Technically speaking, when debts are written off, they are removed as assets from the balance sheet because the bank does not expect to recover payment.
This practice is frowned upon by experts but is routinely done by banks as part of their tax management clean-up process. The beneficiaries are invariably some of our biggest industrialist defaulters.
In contrast, when a bad debt is written down, some of the bad debt value remains as an asset because the bank expects to recover it. However, as SBI, BoB, BoM and UBI have shown, most of the times, there is no recovery or negligible recovery for the amounts written off.
As reported by Moneylife, Union Bank of India wrote off bad debt worth Rs26,072.81 crore between FY11-12 and FY19-20 (this information pertains only to loans of over Rs100 crore).
A few months ago, there were a lot of heated arguments about written off loans of big defaulters. In April, the Reserve Bank of India (RBI) had said that Indian banks have technically written off a staggering amount of Rs68,607 crore due from 50 top wilful defaulters, including absconding diamantaire Mehul Choksi. RBI had revealed this information in reply to an RTI query filed by Saket Gokhale.

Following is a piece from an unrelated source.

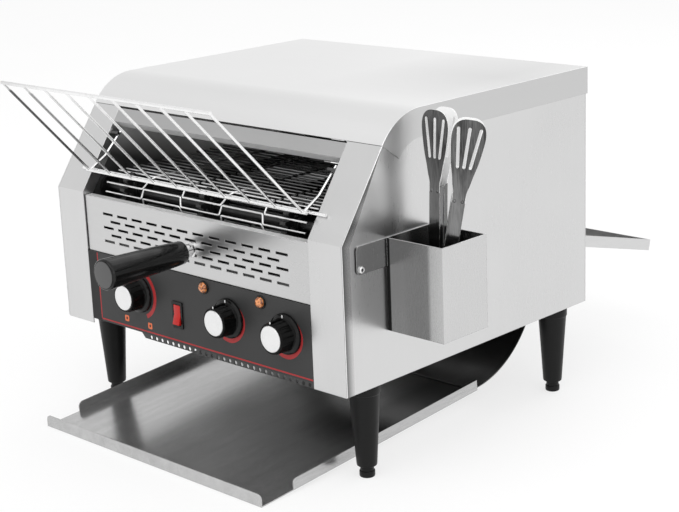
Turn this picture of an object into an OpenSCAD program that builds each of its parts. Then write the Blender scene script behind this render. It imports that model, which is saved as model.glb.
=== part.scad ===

However, at that time, everyone from the government, including the Union finance ministry and supporters of the government had insisted that technical write-off does not mean waiving off loans and efforts are on for the recovery of these written off loans.
Meanwhile, State-run lenders continue to write off huge amounts of bad loans without any real effort on recovery. All this happens, as Mr Velaknar has rightly pointed out, due to lack of checks and balances in banks by the regulator and the concerned authorities. In the end, it is the common bank customer who pays for all this financial manipulation and bad book-keeping, either through increased charges for every service or by receiving lower interest rates from the lenders on deposits or savings account.